WHAT THE TASK ASKS: Identify each line below that contains the word "scene", and copy it out.

PROVIDED DATA:
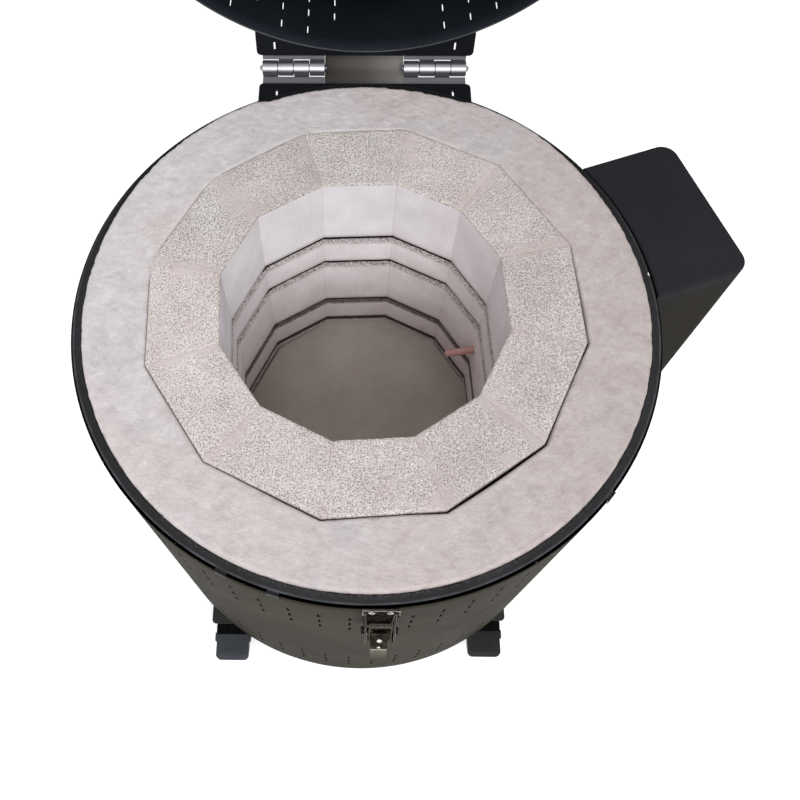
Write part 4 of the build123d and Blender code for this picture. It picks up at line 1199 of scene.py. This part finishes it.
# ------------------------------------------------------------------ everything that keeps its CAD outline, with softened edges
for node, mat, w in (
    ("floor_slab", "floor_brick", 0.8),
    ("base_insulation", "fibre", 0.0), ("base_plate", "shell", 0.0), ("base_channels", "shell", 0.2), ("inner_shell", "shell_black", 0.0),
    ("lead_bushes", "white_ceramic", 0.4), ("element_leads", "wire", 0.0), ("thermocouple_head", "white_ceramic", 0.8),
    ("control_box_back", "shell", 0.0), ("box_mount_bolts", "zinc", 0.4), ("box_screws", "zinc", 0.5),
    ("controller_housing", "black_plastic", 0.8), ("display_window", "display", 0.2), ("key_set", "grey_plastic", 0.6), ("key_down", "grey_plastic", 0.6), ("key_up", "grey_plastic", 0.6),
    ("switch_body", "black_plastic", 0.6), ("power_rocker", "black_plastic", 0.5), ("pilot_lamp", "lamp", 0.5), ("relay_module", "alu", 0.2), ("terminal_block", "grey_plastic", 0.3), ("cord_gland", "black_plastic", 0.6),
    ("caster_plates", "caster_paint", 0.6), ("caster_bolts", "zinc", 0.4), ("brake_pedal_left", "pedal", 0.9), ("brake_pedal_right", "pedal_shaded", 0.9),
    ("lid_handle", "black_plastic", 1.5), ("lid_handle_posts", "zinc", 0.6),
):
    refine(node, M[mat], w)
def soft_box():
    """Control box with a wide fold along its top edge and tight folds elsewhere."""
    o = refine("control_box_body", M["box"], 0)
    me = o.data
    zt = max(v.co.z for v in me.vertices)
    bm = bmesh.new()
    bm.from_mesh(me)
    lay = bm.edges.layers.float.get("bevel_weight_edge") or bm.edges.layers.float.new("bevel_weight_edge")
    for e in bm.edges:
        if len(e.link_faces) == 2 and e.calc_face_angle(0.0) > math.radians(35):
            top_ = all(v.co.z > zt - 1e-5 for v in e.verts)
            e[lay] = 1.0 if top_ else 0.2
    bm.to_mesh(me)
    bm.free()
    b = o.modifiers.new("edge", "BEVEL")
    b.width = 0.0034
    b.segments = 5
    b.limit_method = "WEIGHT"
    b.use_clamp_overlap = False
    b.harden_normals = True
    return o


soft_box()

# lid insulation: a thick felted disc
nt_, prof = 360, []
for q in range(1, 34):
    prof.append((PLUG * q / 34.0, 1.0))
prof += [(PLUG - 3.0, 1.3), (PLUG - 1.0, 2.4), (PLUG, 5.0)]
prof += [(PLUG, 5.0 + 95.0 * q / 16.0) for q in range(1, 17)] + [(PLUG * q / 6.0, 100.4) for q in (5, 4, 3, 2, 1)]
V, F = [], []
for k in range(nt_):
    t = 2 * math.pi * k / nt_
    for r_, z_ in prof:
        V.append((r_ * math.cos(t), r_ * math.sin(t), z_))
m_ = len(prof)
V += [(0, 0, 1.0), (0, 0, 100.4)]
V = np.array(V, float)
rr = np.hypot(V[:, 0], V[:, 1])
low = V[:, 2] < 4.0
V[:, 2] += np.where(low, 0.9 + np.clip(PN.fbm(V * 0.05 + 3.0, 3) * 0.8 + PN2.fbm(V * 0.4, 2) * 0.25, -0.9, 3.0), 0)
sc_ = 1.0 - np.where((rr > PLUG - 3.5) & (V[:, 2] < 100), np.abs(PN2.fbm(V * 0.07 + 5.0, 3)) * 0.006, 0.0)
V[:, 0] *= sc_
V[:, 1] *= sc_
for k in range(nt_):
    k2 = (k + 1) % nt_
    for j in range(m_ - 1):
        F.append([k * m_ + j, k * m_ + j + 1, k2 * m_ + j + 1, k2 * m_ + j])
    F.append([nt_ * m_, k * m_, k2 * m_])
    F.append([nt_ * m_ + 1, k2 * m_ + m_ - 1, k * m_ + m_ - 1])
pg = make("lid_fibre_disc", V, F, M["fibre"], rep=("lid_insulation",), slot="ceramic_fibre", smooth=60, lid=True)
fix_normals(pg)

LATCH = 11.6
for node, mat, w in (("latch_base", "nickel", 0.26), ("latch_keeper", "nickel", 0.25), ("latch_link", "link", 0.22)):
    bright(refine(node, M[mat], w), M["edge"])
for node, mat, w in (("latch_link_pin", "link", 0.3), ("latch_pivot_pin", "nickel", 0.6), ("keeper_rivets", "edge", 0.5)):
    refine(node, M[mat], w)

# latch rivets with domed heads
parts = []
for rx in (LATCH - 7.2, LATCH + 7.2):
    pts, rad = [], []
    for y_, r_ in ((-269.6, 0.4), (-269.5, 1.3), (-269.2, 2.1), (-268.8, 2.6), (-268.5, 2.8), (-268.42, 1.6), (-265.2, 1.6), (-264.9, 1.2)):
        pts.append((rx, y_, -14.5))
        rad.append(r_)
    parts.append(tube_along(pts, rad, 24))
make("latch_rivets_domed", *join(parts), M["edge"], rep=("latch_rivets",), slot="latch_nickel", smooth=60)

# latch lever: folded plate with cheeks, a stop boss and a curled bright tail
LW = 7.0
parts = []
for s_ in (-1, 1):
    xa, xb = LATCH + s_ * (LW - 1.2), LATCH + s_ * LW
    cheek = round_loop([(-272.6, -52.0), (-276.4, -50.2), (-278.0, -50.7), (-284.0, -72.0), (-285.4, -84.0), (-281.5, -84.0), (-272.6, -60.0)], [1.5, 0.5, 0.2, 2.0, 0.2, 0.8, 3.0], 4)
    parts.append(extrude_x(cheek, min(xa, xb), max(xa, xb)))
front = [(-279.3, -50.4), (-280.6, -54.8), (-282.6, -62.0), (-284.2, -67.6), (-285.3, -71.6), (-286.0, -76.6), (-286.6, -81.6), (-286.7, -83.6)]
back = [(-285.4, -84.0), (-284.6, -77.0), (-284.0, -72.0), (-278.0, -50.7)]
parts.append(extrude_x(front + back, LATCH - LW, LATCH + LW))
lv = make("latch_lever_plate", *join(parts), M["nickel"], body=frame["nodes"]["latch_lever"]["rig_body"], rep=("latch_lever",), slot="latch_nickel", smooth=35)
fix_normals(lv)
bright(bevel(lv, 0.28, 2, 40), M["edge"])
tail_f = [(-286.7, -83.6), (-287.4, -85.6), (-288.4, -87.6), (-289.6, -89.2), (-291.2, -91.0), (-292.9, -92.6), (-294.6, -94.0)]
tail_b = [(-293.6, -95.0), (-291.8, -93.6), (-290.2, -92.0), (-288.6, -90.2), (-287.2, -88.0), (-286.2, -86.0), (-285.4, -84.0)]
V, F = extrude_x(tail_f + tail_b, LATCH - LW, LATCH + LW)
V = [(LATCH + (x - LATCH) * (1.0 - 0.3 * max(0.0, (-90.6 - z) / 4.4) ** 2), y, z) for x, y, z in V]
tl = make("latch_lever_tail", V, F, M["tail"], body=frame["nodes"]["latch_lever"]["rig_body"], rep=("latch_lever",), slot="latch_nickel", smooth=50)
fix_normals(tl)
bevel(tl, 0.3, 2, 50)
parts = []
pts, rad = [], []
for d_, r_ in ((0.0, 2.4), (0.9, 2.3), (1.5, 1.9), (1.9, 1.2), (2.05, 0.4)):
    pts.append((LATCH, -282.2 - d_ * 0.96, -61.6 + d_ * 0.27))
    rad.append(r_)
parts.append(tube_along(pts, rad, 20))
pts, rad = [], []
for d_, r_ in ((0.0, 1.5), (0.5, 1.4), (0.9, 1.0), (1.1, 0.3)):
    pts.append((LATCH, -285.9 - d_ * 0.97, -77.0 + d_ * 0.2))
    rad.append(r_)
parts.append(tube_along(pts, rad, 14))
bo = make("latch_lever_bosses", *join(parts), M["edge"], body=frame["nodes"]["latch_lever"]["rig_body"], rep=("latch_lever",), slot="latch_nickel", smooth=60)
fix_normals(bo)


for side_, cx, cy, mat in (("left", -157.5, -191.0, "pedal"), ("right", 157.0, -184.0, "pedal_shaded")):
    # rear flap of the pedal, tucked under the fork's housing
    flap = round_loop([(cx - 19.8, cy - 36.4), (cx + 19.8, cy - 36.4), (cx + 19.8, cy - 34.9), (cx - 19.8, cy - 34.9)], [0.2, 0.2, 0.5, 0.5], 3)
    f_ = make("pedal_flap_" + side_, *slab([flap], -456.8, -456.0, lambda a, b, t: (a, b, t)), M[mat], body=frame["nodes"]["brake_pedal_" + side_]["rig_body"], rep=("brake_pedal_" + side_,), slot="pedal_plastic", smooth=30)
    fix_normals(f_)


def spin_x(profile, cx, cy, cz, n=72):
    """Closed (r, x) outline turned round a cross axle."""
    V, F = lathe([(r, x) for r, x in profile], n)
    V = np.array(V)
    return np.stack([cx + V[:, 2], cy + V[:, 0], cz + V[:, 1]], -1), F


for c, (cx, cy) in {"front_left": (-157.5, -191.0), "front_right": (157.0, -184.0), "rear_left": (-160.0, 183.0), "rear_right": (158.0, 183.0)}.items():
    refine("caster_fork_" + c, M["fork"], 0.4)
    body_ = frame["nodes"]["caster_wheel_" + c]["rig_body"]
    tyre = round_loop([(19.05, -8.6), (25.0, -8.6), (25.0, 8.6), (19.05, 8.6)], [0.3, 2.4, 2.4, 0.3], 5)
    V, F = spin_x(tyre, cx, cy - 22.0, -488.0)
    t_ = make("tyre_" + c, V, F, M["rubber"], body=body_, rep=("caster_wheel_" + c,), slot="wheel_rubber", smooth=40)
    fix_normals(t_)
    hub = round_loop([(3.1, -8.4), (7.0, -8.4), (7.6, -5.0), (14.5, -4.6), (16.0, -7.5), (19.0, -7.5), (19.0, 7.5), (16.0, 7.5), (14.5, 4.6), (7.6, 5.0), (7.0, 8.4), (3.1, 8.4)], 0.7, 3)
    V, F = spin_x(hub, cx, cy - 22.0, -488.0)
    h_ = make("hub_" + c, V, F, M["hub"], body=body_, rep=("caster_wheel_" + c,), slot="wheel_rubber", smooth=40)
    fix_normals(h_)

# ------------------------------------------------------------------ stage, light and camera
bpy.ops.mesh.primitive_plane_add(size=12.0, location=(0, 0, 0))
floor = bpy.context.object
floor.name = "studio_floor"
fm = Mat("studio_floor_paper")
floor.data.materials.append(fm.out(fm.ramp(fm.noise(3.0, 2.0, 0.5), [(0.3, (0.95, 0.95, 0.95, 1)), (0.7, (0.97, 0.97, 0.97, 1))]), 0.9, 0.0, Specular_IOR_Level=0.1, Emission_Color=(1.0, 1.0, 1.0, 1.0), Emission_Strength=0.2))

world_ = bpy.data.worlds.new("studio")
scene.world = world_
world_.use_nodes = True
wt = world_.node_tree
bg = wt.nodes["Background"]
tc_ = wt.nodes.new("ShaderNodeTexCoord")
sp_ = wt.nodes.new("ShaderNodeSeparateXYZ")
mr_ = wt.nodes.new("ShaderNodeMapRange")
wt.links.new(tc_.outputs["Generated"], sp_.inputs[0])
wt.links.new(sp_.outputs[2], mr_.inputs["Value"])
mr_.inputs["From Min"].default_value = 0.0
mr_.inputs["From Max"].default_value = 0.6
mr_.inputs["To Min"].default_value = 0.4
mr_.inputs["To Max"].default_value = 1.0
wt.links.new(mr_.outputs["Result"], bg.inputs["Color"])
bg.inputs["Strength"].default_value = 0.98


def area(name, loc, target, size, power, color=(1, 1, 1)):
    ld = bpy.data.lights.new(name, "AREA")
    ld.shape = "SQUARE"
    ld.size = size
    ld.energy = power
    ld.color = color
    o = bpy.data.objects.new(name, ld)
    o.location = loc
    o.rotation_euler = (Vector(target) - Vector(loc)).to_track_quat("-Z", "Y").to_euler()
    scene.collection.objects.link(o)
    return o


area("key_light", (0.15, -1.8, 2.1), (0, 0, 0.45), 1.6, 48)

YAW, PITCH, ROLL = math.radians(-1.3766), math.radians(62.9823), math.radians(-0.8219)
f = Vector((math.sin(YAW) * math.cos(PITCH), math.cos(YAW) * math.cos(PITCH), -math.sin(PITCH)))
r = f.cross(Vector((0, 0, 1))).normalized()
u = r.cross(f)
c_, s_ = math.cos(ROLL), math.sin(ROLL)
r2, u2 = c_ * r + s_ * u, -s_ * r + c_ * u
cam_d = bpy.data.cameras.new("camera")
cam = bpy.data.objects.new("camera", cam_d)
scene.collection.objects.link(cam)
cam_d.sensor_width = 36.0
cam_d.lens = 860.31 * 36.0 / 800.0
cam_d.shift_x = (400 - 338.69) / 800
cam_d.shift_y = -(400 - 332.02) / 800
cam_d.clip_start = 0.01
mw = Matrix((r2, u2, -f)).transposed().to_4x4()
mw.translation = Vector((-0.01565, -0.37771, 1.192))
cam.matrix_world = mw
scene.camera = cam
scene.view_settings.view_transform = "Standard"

TASK SOLUTION:
Write part 4 of the build123d and Blender code for this picture. It picks up at line 1199 of scene.py. This part finishes it.
scene.world = world_
    scene.collection.objects.link(o)
scene.collection.objects.link(cam)
scene.camera = cam
scene.view_settings.view_transform = "Standard"